***** Rows *****

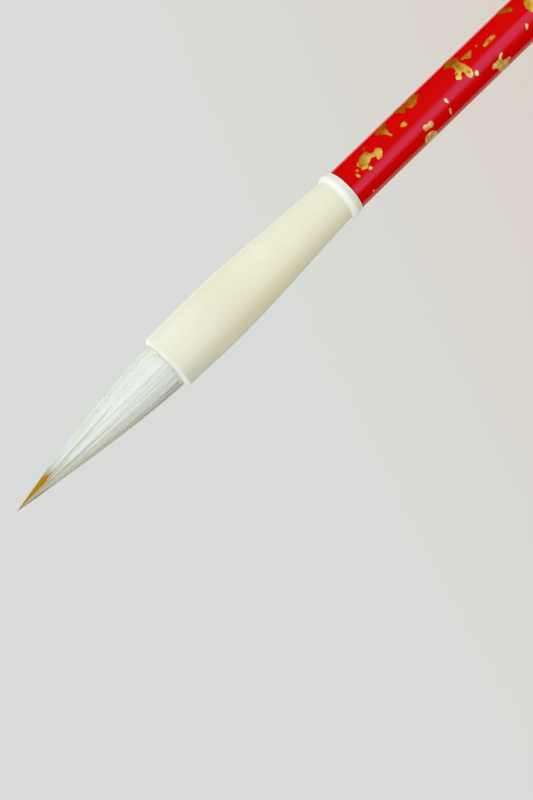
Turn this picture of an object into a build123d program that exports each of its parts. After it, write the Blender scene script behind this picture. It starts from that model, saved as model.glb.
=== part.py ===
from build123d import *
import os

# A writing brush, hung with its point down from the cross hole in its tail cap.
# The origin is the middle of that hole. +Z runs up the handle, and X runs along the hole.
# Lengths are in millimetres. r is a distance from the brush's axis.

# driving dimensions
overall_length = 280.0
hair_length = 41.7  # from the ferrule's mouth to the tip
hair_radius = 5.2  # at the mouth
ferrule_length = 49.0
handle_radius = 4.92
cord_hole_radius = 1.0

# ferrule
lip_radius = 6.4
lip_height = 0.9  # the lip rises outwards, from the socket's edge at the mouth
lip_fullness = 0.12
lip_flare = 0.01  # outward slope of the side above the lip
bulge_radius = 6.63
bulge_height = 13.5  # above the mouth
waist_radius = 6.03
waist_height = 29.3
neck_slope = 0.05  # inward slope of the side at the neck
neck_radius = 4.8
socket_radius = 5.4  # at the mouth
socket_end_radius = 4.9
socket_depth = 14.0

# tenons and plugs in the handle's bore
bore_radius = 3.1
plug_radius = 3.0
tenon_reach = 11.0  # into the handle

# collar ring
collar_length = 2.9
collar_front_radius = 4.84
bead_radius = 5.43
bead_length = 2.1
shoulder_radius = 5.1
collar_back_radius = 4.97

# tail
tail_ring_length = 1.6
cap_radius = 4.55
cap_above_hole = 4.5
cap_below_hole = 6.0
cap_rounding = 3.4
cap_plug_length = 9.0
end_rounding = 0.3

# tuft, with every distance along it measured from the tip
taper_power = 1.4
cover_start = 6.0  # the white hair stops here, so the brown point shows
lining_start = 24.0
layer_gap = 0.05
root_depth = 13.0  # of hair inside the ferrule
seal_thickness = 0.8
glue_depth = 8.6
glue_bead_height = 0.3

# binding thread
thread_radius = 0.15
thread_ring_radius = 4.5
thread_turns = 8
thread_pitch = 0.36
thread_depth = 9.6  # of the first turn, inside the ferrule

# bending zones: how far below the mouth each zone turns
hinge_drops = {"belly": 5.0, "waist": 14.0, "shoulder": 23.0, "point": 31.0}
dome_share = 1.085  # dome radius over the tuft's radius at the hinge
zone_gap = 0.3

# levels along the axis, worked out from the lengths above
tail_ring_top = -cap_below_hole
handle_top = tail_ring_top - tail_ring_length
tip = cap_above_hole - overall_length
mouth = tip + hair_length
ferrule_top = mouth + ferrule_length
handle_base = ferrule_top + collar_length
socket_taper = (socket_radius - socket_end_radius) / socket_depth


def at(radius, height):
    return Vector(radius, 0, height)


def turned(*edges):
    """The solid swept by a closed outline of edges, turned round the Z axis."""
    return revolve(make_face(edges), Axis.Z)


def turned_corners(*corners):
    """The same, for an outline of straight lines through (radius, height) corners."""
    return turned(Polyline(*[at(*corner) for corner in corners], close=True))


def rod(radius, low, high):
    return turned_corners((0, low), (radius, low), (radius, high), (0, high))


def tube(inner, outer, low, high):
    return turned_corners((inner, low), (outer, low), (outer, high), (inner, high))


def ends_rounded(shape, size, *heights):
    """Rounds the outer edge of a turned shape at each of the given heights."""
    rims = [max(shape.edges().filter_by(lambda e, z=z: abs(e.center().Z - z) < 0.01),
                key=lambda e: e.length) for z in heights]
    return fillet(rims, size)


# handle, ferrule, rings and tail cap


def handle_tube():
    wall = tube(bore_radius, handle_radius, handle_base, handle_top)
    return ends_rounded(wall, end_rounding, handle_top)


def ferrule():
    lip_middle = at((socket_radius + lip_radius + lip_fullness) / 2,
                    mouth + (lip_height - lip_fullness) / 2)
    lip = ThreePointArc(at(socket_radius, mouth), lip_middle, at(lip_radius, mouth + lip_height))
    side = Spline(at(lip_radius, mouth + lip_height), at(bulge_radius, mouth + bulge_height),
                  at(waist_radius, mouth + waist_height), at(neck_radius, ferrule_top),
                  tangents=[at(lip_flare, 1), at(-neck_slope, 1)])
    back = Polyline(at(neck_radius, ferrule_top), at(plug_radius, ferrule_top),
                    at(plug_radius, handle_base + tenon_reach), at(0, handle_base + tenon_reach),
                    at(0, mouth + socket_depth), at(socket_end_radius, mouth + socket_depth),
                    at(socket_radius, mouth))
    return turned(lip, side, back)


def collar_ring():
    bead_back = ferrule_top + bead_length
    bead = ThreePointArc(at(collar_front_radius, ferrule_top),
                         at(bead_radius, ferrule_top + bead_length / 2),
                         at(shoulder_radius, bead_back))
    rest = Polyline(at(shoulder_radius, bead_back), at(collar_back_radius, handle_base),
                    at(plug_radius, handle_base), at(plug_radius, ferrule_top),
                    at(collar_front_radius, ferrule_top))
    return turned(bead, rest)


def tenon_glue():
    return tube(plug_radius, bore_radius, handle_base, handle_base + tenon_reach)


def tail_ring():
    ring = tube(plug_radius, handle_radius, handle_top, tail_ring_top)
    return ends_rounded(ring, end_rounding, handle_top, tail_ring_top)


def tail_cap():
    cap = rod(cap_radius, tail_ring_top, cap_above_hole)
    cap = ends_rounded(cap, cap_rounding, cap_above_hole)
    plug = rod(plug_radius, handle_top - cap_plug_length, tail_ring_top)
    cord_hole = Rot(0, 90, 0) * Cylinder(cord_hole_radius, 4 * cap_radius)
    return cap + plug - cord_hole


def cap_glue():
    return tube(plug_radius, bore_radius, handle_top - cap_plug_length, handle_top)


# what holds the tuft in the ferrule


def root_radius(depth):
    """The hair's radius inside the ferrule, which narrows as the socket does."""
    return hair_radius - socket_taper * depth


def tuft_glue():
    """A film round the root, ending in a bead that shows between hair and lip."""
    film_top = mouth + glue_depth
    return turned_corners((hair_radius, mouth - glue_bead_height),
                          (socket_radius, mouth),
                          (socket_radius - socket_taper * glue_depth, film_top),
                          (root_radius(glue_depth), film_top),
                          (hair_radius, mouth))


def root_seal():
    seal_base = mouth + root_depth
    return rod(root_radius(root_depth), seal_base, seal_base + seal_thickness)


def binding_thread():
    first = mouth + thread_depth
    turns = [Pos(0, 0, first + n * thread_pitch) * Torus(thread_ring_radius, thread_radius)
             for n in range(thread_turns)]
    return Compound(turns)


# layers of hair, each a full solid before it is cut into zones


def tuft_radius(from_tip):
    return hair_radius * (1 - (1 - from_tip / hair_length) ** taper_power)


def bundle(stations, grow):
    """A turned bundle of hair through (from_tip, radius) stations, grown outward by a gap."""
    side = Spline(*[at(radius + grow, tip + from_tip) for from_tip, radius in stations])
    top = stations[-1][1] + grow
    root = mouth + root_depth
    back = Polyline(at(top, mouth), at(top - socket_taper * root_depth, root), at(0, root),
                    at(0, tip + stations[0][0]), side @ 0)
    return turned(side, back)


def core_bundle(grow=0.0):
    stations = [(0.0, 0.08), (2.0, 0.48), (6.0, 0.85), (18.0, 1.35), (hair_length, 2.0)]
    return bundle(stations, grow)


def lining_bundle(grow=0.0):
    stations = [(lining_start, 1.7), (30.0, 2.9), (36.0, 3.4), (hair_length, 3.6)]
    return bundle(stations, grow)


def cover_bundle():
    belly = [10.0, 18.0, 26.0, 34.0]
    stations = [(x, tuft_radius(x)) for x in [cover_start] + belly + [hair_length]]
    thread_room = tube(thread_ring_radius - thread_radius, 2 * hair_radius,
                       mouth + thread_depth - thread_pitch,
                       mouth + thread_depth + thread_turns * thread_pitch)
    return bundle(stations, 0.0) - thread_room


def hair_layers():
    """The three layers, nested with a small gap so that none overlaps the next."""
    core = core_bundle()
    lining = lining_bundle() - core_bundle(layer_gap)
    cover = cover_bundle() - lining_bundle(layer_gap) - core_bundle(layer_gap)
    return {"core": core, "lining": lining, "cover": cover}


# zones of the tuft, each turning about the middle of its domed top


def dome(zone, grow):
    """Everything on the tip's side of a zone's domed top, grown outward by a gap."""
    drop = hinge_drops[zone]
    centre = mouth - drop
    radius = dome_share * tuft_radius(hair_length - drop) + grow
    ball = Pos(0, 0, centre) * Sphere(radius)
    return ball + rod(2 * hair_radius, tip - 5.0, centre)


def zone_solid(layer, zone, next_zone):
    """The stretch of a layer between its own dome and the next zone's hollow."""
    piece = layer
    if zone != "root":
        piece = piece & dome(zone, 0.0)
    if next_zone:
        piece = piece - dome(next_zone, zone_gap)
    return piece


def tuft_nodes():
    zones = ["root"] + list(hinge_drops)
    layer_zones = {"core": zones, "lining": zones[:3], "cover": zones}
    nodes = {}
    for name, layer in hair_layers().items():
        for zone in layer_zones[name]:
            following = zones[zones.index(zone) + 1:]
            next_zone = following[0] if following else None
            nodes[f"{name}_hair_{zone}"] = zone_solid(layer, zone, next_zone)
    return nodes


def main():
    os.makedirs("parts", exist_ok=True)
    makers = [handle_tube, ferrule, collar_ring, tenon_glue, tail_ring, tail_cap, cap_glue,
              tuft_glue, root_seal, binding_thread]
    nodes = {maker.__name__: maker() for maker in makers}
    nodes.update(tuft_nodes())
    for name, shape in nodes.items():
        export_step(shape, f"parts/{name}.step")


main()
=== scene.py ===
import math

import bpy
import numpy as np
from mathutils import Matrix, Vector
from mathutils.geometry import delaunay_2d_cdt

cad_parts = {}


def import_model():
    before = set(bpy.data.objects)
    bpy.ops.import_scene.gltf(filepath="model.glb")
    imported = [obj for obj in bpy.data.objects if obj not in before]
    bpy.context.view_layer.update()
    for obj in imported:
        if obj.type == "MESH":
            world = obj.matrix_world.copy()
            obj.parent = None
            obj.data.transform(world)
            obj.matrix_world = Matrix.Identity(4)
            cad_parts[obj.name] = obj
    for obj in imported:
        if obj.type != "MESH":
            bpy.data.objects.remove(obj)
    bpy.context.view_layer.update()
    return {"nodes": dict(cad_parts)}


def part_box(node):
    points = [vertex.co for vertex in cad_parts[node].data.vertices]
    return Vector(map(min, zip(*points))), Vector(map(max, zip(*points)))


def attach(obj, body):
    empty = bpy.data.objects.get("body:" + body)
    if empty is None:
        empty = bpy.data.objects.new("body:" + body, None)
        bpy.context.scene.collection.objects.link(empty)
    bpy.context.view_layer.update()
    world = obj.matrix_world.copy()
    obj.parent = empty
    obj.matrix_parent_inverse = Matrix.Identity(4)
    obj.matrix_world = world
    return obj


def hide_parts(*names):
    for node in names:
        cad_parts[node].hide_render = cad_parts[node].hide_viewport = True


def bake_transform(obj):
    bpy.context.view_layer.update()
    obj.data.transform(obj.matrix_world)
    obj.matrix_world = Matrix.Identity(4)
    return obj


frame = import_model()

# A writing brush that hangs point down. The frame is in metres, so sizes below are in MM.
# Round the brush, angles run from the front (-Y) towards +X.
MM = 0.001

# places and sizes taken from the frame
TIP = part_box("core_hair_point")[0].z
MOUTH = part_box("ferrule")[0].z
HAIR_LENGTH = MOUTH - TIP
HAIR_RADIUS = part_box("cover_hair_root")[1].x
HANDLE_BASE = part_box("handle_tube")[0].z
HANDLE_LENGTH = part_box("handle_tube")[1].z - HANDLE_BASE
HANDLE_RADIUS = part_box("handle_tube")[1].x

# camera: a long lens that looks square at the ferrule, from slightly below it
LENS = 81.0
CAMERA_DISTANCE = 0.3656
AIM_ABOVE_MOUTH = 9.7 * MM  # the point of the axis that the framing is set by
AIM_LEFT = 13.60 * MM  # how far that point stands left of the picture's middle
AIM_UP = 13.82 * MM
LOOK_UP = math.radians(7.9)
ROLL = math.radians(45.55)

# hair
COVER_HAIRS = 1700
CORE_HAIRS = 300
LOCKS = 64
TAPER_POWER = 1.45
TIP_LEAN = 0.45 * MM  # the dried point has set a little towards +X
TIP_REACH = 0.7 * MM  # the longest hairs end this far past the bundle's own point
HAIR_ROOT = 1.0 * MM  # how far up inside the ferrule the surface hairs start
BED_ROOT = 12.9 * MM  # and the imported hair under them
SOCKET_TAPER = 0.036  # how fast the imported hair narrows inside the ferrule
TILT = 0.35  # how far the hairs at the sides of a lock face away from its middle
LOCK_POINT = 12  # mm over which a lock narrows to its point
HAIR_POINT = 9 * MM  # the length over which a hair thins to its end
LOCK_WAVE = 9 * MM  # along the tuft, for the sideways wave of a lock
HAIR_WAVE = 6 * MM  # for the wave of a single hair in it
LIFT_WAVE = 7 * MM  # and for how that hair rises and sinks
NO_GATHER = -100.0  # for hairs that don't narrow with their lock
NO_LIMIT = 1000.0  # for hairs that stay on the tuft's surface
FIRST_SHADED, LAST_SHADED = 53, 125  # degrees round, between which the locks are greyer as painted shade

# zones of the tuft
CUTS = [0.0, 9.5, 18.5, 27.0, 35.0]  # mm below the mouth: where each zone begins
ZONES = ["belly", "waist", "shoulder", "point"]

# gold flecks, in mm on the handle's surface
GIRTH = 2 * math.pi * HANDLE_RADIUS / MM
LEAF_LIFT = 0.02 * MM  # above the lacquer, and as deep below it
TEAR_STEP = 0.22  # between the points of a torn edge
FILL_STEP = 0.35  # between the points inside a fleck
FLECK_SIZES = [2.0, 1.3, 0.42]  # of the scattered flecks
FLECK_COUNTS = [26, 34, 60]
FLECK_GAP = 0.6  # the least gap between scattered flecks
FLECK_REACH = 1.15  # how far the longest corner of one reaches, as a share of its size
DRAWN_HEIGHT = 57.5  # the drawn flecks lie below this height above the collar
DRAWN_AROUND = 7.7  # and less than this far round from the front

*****
***** Rows *****

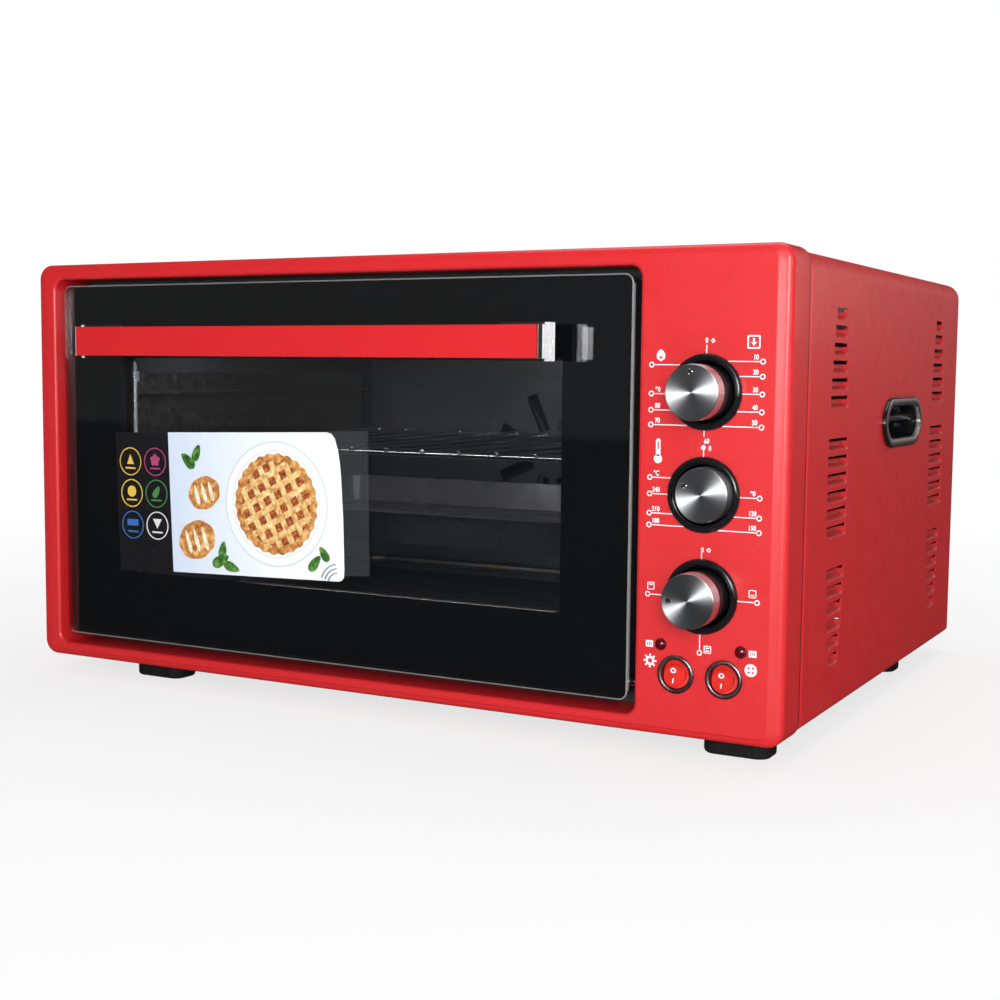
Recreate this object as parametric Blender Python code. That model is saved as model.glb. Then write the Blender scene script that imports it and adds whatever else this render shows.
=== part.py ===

*****
***** Rows *****

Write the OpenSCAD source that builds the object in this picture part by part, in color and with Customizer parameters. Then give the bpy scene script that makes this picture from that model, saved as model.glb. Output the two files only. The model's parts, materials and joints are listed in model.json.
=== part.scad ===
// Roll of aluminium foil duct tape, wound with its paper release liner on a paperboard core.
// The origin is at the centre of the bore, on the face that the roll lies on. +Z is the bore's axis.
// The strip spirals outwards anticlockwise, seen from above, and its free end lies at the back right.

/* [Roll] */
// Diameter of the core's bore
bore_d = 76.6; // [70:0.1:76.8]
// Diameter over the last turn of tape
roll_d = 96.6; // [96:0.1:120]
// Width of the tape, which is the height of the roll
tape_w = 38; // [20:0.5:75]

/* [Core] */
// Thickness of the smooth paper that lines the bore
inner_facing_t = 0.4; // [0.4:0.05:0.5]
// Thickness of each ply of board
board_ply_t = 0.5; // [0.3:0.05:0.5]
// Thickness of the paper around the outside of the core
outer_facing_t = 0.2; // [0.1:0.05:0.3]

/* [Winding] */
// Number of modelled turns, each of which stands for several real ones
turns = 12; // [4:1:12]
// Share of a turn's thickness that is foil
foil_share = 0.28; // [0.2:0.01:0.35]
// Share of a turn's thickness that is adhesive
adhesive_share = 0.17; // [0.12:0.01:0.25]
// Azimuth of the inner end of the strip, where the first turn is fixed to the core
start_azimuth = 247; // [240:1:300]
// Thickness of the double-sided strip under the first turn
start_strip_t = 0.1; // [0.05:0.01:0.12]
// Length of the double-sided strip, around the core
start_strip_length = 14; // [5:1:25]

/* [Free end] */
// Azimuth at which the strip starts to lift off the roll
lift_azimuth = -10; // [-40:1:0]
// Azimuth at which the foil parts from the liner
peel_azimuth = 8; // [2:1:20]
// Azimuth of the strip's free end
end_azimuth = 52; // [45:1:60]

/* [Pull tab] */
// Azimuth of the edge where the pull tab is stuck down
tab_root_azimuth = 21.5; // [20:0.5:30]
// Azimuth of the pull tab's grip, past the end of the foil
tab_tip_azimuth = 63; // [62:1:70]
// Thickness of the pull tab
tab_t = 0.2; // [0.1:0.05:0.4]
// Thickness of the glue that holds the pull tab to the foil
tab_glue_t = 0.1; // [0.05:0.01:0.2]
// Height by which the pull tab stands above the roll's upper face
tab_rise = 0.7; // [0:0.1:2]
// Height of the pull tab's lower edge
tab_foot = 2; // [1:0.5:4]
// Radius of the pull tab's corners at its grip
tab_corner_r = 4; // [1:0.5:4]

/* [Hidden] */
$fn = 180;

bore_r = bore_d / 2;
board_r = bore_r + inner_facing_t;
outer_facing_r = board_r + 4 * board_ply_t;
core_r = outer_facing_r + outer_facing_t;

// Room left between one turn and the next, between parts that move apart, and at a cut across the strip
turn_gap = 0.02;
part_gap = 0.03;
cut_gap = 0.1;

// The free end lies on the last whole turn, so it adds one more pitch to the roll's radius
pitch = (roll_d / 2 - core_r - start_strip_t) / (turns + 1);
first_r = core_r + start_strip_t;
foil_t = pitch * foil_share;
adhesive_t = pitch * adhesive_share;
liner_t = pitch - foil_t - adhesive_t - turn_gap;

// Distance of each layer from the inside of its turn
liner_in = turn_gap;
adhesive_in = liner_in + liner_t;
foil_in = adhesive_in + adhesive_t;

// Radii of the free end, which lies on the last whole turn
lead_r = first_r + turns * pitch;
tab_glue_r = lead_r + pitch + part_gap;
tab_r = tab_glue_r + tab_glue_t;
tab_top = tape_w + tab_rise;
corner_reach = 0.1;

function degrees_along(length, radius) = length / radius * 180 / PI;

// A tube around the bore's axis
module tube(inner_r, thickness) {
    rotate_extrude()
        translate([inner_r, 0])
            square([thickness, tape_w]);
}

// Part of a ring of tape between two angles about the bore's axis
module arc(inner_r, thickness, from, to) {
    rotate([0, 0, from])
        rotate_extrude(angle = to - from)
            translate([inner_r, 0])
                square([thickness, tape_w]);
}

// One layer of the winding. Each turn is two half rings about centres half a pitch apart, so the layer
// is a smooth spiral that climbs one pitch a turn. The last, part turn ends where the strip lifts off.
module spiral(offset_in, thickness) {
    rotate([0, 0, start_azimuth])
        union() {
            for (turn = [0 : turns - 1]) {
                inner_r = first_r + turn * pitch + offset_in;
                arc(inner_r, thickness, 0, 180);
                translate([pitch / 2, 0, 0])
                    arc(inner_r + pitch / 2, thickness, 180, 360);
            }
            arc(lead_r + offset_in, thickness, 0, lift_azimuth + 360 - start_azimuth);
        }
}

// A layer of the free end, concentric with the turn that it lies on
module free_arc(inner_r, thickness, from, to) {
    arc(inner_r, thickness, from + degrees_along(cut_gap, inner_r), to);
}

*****

Goal of the exercise –
Within the listing above, give again exactly every line from the line with "maker() for maker" through the line with "obj.parent = None", both included, and no other line.

Answer to this problem –
    nodes = {maker.__name__: maker() for maker in makers}
    nodes.update(tuft_nodes())
    for name, shape in nodes.items():
        export_step(shape, f"parts/{name}.step")


main()
=== scene.py ===
import math

import bpy
import numpy as np
from mathutils import Matrix, Vector
from mathutils.geometry import delaunay_2d_cdt

cad_parts = {}


def import_model():
    before = set(bpy.data.objects)
    bpy.ops.import_scene.gltf(filepath="model.glb")
    imported = [obj for obj in bpy.data.objects if obj not in before]
    bpy.context.view_layer.update()
    for obj in imported:
        if obj.type == "MESH":
            world = obj.matrix_world.copy()
            obj.parent = None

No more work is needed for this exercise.